Are there any well-known novels that originally started as a roleplaying campaign?

Are there any well-known novels that originally started as a roleplaying campaign?

Wild Cards series by GRRM and friends.

Malazan Book of the Dead.

I mean Fallen. Bit drunk.

Arguably well known, but the Expanse series by James S.A Corey was originally a d20 Modern game.

The Dragonlance books
Also, IIRC Slayers and Lodoss War started as novelized game transcripts before becoming anime.

Dragonlance.

Was it really? That explains why the books are shit and the tv show is awesome.

Closest I can think of is Record of Lodoss War

second on recommending this, there's like 10 huge novels, but the world is well developed, with a wide cast of characters of all races and classes.

Pretty sure Game of Thrones was a Birthright campaign, as was Heralds of Valdemar.
This is because they both feature The Iron Throne, which first appeared in Birthright.

You sure you don't have that backwards?

Yes, I am sure I don't have that backwards. The first Expanse book was a slog and I couldn't even finish it. I burned through the tv show in 2 days, it was that good.

Record of Lodoss War is not well known in America, but is it's own little franchise in Japan.

Started as a replay of a D&D campaign printed in a computer magazine. It became a novel series, and then produced various anime, manga, and video games.

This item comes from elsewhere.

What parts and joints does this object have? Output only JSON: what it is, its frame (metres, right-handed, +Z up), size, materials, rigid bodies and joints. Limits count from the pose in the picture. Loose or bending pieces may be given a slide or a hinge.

I don't think we got the novel, but we got one of the OVAs and a Dremcast game at least.

Amos is best husbando I love the actor's portrayal

The expanse

The Lord of the Rings was originally a Dungeons and Dragons campaign that Tolkien ran, hence the presence of D&D aces like dwarves, elves, orcs, and halflings.

True story!

He's such a fanatically-loyal psychopath, it's great.

I haven't confirmed it, but I am almost positive that 'chronicles of the black company' was a game first, it reads like a campaign that the players wouldn't let the game stop playing. Also many solutions to problems are totally in line with 'stupid pc ideas' threads.
Malayan books as mentioned before, were pulled from gurps campaigns.

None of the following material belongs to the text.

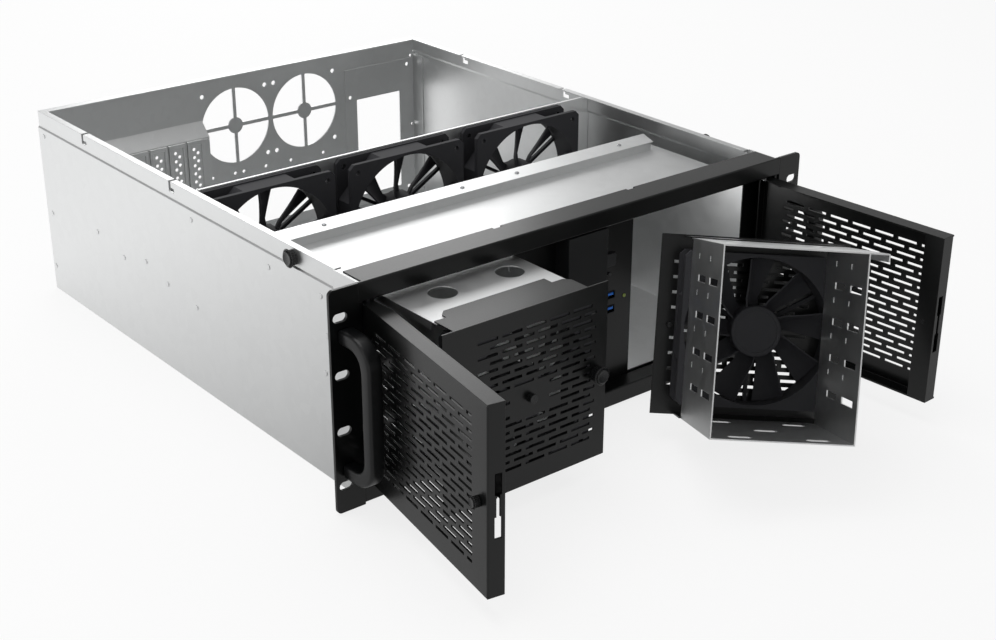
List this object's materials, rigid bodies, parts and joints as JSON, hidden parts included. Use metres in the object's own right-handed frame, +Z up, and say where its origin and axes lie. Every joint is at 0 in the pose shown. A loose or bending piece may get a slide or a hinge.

Not a Novel but sure as hell has enough text to fill one:

Pathologic was originally based off a PnP campaign. All the player characters were PCs plus 2 others who became major NPCs in the game.

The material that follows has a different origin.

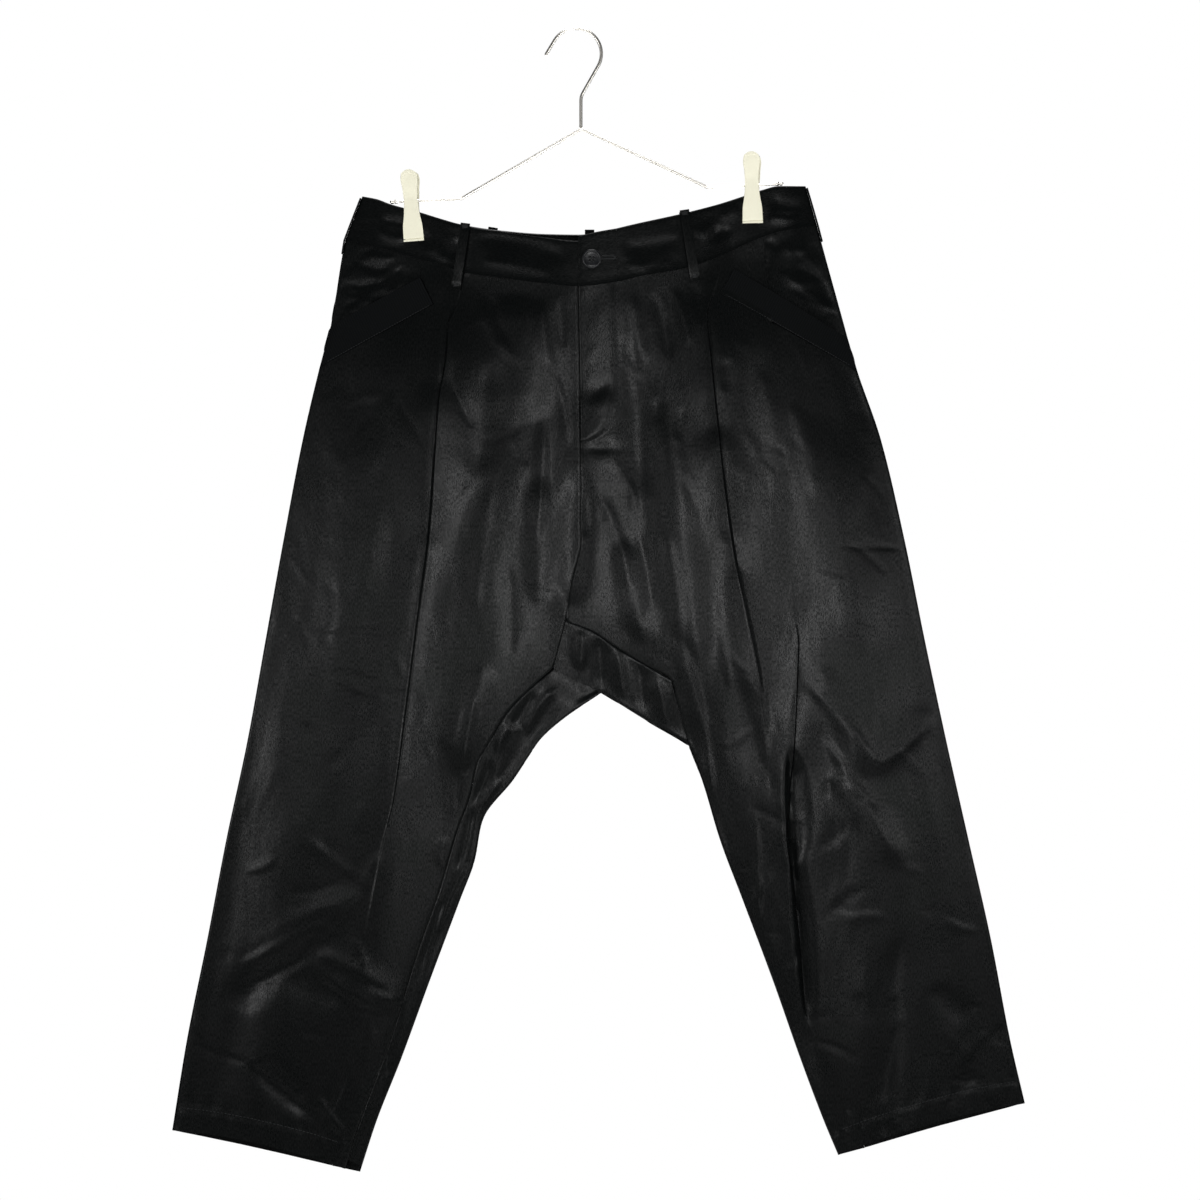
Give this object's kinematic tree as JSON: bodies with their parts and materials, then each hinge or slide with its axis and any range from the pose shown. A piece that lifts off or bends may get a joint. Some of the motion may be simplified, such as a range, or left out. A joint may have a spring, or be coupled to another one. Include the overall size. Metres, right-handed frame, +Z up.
{
  "type": "dropped-crotch trousers on a clip hanger",
  "caption": "Loose dropped-crotch satin trousers with pleats, slanted pockets and belt loops, hung flat by the waistband from a wire hanger with sprung clips.",
  "frame": {"origin": "inside the top of the hanger's hook, where it hangs on a rail", "axes": "+Z up; the front faces -Y; the wearer's right is at -X"},
  "size_m": [0.758, 0.0453, 1.0179],
  "materials": {
    "satin": "black satin weave",
    "ribbed_tape": "matt ribbed tape",
    "button": "polished",
    "wire": "nickel plated",
    "clip_plate": "satin nickel"
  },
  "bodies": {
    "root": {"front_panel_right": "satin", "front_panel_left": "satin", "back_panel_right": "satin", "back_panel_left": "satin", "gusset_right_leg": "satin", "gusset_crotch": "satin", "gusset_left_leg": "satin", "hip_yoke_right": "satin", "hip_yoke_left": "satin", "waistband_right": "satin", "waistband_left": "satin", "waistband_fly_end": "satin", "waistband_back": "satin", "pocket_tape_right": "ribbed_tape", "pocket_tape_left": "ribbed_tape", "belt_loop_front_right": "satin", "belt_loop_front_left": "satin", "belt_loop_back_right": "satin", "belt_loop_back_centre": "satin", "belt_loop_back_left": "satin", "belt_loop_side_right": "satin", "belt_loop_side_left": "satin", "fly_button": "button", "hanger_hook": "wire", "hanger_frame": "wire", "clip_right_front_jaw": "clip_plate", "clip_right_back_jaw": "clip_plate", "clip_left_front_jaw": "clip_plate", "clip_left_back_jaw": "clip_plate", "clip_right_spring": "wire", "clip_left_spring": "wire"}
  },
  "joints": []
}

Feist's Midkemia books/pc games started off as a pnp game.

Not a novel and not confirmed but im certain that Guardians of the galaxy was based on some kind of RPG game some dudes had.

kek fuckin 10/10

Not a novel but the Overlord anime/manga/long-novel are based on a guys D&D group.

It's a pretty decent setting all in all, I've stolen many bits of it to use in my own.

It may-- and this is just me thinking out loud-- but it may have been inspired by the Guardians of the Galaxy comics that existed well before the movie.

Forgotten realms

E.Y.E Divine Cybermancy arguably counts.

Valdemar is from the 80s, birth right is 90s, are you aging in reverse or some other time travelling shenanigans?

Record of Lodoss War. Literally someone's homebrew D&D campaign.

Slayers. Literally a transcript of someone's homebrew D&D campaign, complete with outtakes.

Fate/Stay Night. It was originally a modified version of AD&D that Nasu et al played.

Shit, you're right. First mention of The Iron Throne in Valdemar series (either Winds of Fury or Storm Warning, I can't remember which) predates Birthright by 1-2 years.
However, Game Of Thrones was published in 1996, so my point there still stands.
Pretty sure Valdemar was an AD&D game though, where everybody important got to roll on the psionics tables.

Mein Kampf

Wasn't the Bible based on a free form RPG?

No, it was Bible Black that was based off of free form.

Amos isnt a psychopath, he's just traumatized from his childhood and probably autistic.

He can still tell right from wrong, it's just not the right and wrong that mainstream society deems acceptable.

The Rift War series is based off of a tabletop game.

It'a an easy mistake to make.

...I have additional questions.

>Fate/Stay night.
>Modified version of AD&D.
It is not that I find F/SN based off an TTRPG campaign hard to believe, but AD&D... it simply ain't right.